Kurt’s most notable fare is up-and-coming comedienne Jessie Adams (Indianapolis, Ind. native, Pike High School graduate and “Saturday Night Live” alumna Sasheer Zamata). Jessie has what Kurt wants – fame, notoriety, followers. He pimps “Kurt’s World” to her. She chastises him calling it, “Squirt’s World.” Jessie isn’t malicious – she simply has a low tolerance for bullshit. The only person actively watching and commenting on the proceedings initially is Bobby Basecamp (Joshua Ovalle), an influencer for whom Kurt once babysat.

“Spree” works best in its first half hour where it’s primarily a dark comedy before escalating further and further into horror.
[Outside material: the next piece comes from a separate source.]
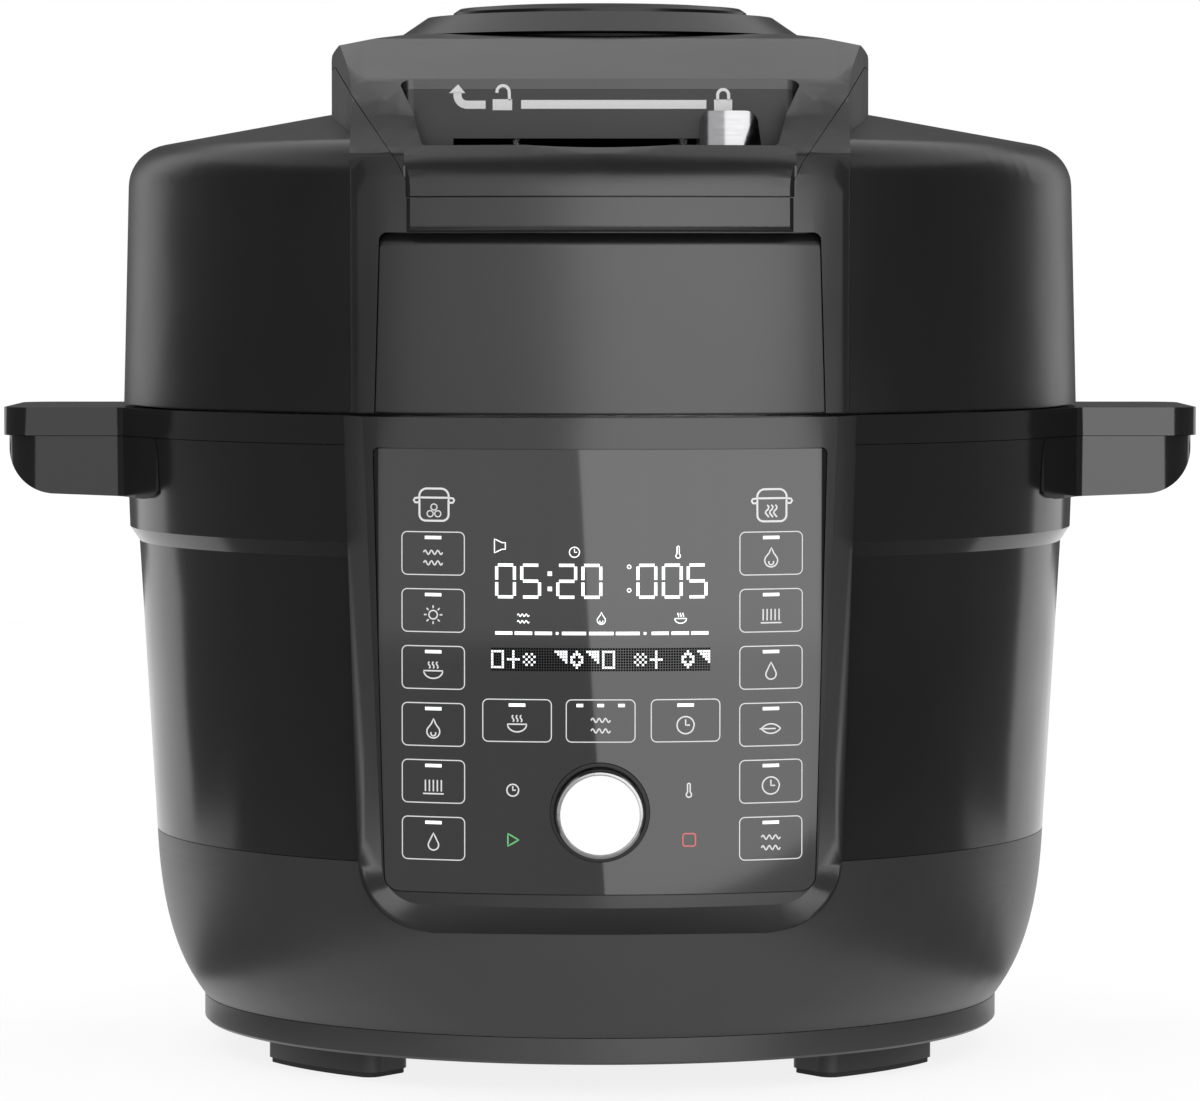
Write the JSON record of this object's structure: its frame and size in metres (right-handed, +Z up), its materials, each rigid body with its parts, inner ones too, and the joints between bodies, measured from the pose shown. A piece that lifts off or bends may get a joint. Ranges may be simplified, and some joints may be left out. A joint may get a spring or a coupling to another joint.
{
  "type": "electric pressure cooker",
  "caption": "Round electric pressure cooker with side handles, curved touch panel, dial, hinged air-fry lid and sliding lid lock.",
  "frame": {"origin": "centre of the footprint on the surface the feet stand on, under the centre of the body", "axes": "+Z up, the control panel faces -Y, +X across the handles to the user's right"},
  "size_m": [0.3856, 0.345, 0.3395],
  "materials": {
    "base_plastic": "fine matte texture",
    "body_plastic": "satin",
    "fascia_plastic": "satin",
    "control_glass": "printed glass, glossy",
    "lid_plastic": "satin",
    "band_plastic": "satin",
    "gloss_black": "polished",
    "chrome": "satin chrome",
    "dial_white": "satin white",
    "foot_rubber": "matte",
    "stainless": "brushed",
    "aluminium": "cast",
    "steel": "turned",
    "element_steel": "heat-darkened",
    "silicone": "translucent silicone",
    "inner_plastic": "moulded",
    "clear_plastic": "clear plastic",
    "circuit_board": "solder mask"
  },
  "bodies": {
    "base": {"base_moulding": "base_plastic", "bottom_plate": "base_plastic", "bottom_screws": "steel", "control_glass": "control_glass", "cup_rails": "inner_plastic", "dial_trim_ring": "gloss_black", "display_board": "circuit_board", "feet": "inner_plastic", "foot_pads": "foot_rubber", "front_fascia": "fascia_plastic", "handle_grip_left": "body_plastic", "handle_grip_right": "body_plastic", "heat_shield": "aluminium", "heater_plate": "aluminium", "hinge_bracket": "lid_plastic", "hinge_pin": "steel", "inner_pot": "stainless", "locking_flange": "stainless", "outer_shell": "body_plastic", "power_board": "circuit_board", "power_inlet": "inner_plastic", "rim_collar": "body_plastic", "sensor_bracket": "steel", "sensor_spring": "steel", "thermal_fuse": "steel"},
    "dial_press": {"encoder_shaft": "steel"},
    "dial": {"dial_knob": "chrome", "dial_cap": "dial_white"},
    "sensor": {"sensor_cap": "steel"},
    "cup": {"condensation_cup": "clear_plastic"},
    "lid": {"lid_hinge_arm": "lid_plastic", "lid_shell": "lid_plastic", "lid_band": "band_plastic", "lid_front_panel": "band_plastic", "hood_cover": "band_plastic", "hood_trim": "band_plastic", "recess_tray": "gloss_black", "top_disc": "band_plastic", "vent_cap": "gloss_black", "steam_cup": "inner_plastic", "lid_chassis": "inner_plastic", "lid_screws": "steel", "inner_lid": "stainless", "sealing_ring": "silicone", "fan_guard": "stainless", "heating_element": "element_steel", "fan_motor": "aluminium", "motor_bracket": "steel", "valve_seat": "aluminium", "float_sleeve": "aluminium", "ring_guides": "inner_plastic"},
    "slider": {"slider_knob": "chrome", "slider_carriage": "inner_plastic"},
    "lock": {"lock_ring": "stainless"},
    "fan": {"fan_impeller": "aluminium", "fan_shaft": "steel"},
    "weight": {"steam_weight": "aluminium"},
    "float": {"float_valve": "steel"}
  },
  "joints": [
    {"name": "lid_hinge", "type": "hinge", "parent": "base", "child": "lid", "pos_m": [0, 0.166, 0.216], "axis": [-1, 0, 0], "range_deg": [0, 85]},
    {"name": "lock_slide", "type": "slide", "parent": "lid", "child": "slider", "axis": [-1, 0, 0], "range_m": [0, 0.074]},
    {"name": "lock_turn", "type": "hinge", "parent": "lid", "child": "lock", "pos_m": [0, 0, 0.214], "axis": [0, 0, -1], "range_deg": [-0.2, 31.6]},
    {"name": "dial_push", "type": "slide", "parent": "base", "child": "dial_press", "axis": [0, 1, 0], "range_m": [0, 0.001], "stiffness_N_per_m": 600},
    {"name": "dial_turn", "type": "hinge", "parent": "dial_press", "child": "dial", "pos_m": [0, -0.165, 0.0901], "axis": [0, -1, 0], "continuous": true},
    {"name": "fan_spin", "type": "hinge", "parent": "lid", "child": "fan", "pos_m": [0, 0, 0.23], "axis": [0, 0, 1], "continuous": true},
    {"name": "steam_weight_lift", "type": "slide", "parent": "lid", "child": "weight", "axis": [0, 0, 1], "range_m": [0, 0.003]},
    {"name": "float_rise", "type": "slide", "parent": "lid", "child": "float", "axis": [0, 0, 1], "range_m": [0, 0.004]},
    {"name": "sensor_press", "type": "slide", "parent": "base", "child": "sensor", "axis": [0, 0, -1], "range_m": [0, 0.003], "stiffness_N_per_m": 800, "deforming": ["sensor_spring"]},
    {"name": "cup_pull", "type": "slide", "parent": "base", "child": "cup", "axis": [0, 1, 0], "range_m": [0, 0.04]}
  ],
  "couplings": [
    {"joint": "lock_turn", "follows": "lock_slide", "rad_per_m": 7.38}
  ]
}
Keery is great alternating between pathetic and psychopathic. He’s genuinely funny throughout much of the flick and is worlds removed from his signature role of Steve Herrington.

Matching Keery in quality if not quantity is Zamata. She’s extremely likable as Jessie and I actively rooted for her success and survival. You see her grapple with fame and stay grounded spending time with Grandma Adams (Reatha Grey). The movie’s most woke moments come via Jessie. She sees the ills of social media (even if she profits from it) and keeps hangers-on like Miles Manderville (fellow “SNL” alum Kyle Mooney) at an arm’s length.

There’s an awful lot for Ukrainian co-writer/director Eugene Kotlyarenko to unbox with “Spree.” I’m not sure he’s entirely up to the task, but he comes damned close. Some will likely see the film as tasteless due to its similarities to the senseless violence perpetrated by Kalamazoo, Mich. Uber driver Jason Dalton in 2016 … and they wouldn’t be entirely wrong. In spite of its inherent ickiness, “Spree” is undeniably darkly entertaining, features two really solid performances from Keery and Zamata and will hopefully make you think twice before seeking that next like, share or retweet. It also kinda feels like “Crank”-era Neveldine/Taylor riffing on Todd Phillips’ “Joker” … so there’s that.